**What you need to do**
Tally up how many lines in the listing below contain the string "frame", and give only the total.

**Data segment**
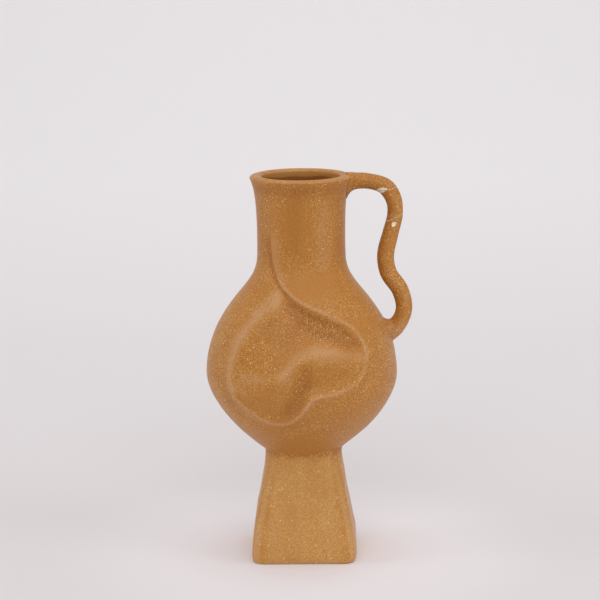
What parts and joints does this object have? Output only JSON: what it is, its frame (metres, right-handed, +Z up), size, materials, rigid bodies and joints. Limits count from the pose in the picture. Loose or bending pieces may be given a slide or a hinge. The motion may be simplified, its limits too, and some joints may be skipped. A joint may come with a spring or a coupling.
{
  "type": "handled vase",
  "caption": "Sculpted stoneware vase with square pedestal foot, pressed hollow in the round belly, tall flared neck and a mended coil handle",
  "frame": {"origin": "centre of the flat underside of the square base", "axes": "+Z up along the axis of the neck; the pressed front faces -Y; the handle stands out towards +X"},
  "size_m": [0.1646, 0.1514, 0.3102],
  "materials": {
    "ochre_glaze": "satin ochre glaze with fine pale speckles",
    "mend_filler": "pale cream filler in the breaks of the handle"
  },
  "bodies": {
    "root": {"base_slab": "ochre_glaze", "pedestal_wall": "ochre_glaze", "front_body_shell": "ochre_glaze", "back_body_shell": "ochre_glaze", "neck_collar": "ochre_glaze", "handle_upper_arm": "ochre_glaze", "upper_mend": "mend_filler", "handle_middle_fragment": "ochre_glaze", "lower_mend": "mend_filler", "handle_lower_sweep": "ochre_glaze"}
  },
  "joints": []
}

**Response to the task**
2